SUPPLIED RECORDS:
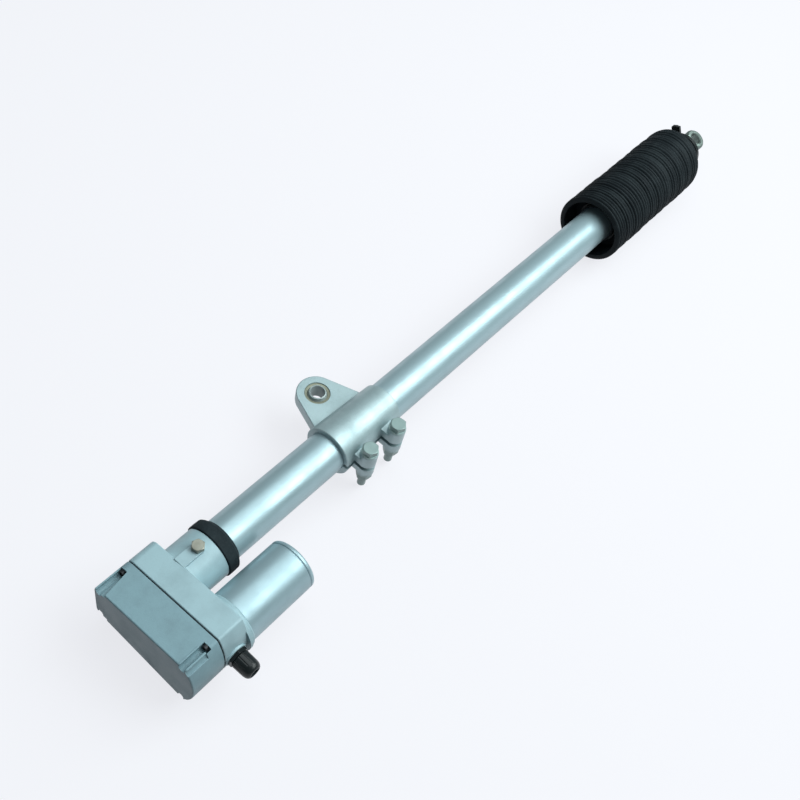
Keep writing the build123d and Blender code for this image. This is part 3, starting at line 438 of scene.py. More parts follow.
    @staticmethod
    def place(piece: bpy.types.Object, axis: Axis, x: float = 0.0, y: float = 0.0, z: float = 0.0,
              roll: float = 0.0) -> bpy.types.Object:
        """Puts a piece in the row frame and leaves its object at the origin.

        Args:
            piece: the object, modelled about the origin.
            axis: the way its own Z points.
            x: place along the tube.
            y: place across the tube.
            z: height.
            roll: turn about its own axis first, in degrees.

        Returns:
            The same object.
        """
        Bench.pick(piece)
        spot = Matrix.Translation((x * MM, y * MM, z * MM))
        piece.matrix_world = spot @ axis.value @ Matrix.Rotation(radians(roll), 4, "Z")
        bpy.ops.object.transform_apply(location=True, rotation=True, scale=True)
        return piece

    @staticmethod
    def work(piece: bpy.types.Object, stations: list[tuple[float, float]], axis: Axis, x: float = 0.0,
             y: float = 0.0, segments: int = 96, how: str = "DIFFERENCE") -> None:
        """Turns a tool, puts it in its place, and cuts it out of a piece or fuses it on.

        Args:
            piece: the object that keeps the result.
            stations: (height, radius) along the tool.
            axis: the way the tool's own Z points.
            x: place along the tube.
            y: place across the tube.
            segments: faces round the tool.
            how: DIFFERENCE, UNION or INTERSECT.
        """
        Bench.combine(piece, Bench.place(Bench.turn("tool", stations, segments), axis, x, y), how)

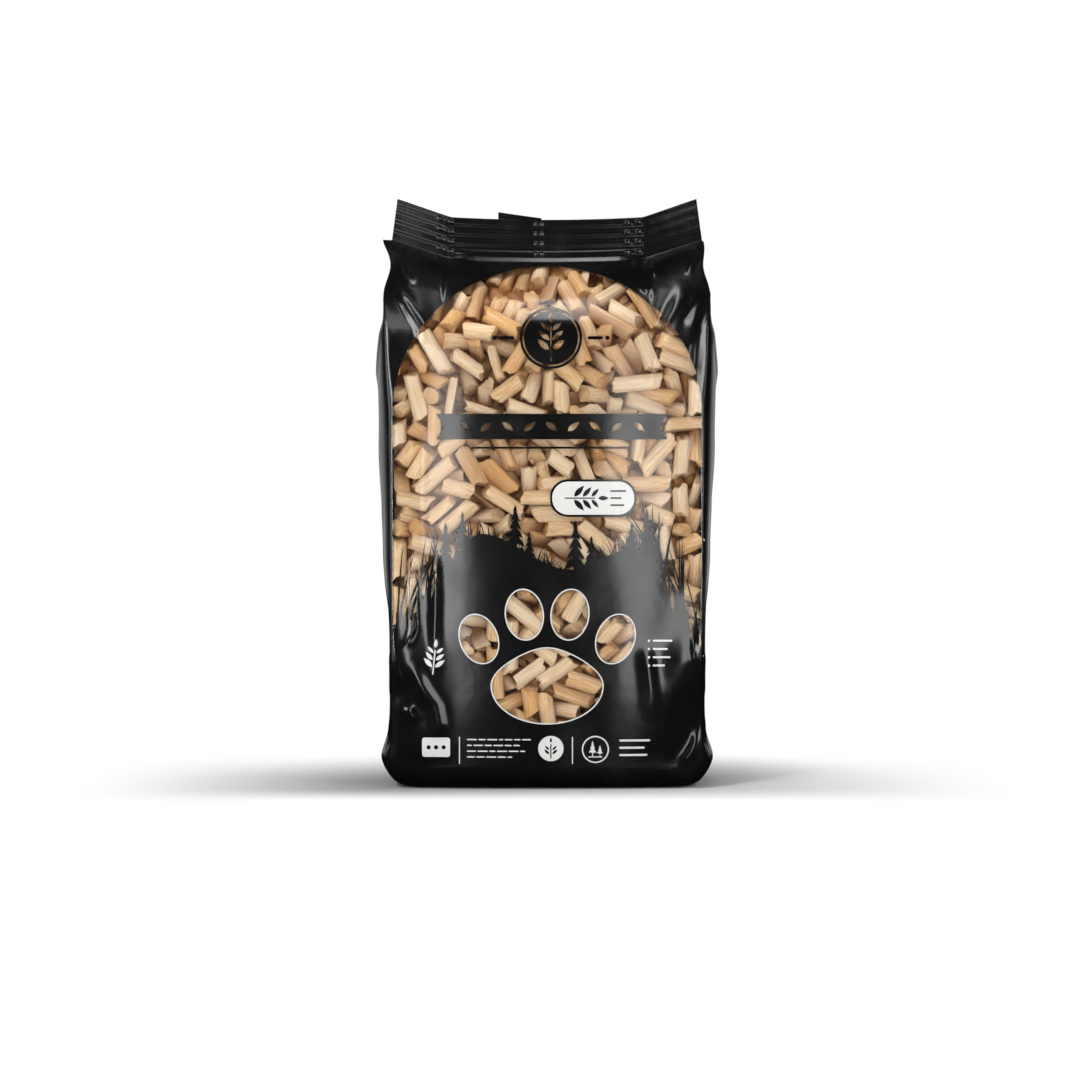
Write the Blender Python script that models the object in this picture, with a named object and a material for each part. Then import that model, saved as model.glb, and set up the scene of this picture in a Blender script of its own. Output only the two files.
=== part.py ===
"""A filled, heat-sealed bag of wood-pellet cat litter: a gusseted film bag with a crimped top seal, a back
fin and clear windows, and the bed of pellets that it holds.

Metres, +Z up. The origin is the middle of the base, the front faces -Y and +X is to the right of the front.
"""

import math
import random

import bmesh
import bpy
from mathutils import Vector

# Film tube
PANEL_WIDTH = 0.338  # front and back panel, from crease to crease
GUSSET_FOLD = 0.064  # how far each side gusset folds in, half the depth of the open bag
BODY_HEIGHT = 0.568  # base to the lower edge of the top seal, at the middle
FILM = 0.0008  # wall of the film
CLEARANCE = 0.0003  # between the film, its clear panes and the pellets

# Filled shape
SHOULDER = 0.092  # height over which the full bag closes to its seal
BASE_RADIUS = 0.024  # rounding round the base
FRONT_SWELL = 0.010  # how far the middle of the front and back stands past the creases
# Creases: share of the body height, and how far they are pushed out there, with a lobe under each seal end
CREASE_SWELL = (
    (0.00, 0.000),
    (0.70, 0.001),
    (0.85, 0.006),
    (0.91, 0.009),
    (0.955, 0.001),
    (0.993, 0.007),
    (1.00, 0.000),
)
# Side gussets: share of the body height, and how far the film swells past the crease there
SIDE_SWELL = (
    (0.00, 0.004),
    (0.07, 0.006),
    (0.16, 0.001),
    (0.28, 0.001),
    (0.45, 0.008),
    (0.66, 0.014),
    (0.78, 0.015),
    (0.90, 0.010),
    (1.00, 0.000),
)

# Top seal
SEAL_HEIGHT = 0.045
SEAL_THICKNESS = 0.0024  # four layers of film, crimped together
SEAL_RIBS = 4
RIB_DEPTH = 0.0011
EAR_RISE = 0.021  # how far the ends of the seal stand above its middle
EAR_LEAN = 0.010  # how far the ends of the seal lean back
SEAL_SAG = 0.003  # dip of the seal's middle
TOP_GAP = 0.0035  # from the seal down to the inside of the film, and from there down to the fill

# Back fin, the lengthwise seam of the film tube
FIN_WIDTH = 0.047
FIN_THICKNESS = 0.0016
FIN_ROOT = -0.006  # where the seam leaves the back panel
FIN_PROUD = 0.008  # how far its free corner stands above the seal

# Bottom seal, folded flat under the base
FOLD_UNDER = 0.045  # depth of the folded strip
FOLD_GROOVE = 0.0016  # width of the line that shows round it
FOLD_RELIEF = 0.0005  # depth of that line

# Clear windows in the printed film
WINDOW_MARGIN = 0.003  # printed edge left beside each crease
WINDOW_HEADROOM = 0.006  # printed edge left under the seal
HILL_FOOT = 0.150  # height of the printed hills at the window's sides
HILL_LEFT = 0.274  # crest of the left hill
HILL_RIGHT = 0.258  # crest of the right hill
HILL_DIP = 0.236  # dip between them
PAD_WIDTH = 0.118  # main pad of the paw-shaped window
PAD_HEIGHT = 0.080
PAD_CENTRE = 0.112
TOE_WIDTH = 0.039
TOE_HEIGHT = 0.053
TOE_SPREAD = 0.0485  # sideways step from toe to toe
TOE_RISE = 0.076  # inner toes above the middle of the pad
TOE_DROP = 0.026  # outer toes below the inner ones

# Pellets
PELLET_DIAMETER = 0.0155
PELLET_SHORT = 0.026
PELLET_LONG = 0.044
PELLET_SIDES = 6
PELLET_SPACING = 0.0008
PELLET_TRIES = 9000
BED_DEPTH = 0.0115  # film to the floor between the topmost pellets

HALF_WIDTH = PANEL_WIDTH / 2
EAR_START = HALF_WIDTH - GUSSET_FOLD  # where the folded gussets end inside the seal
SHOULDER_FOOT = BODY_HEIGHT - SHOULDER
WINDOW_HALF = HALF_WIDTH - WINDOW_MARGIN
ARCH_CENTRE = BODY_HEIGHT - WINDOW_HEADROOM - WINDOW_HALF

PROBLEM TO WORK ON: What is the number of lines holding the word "import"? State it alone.

FINISHED EXERCISE: 6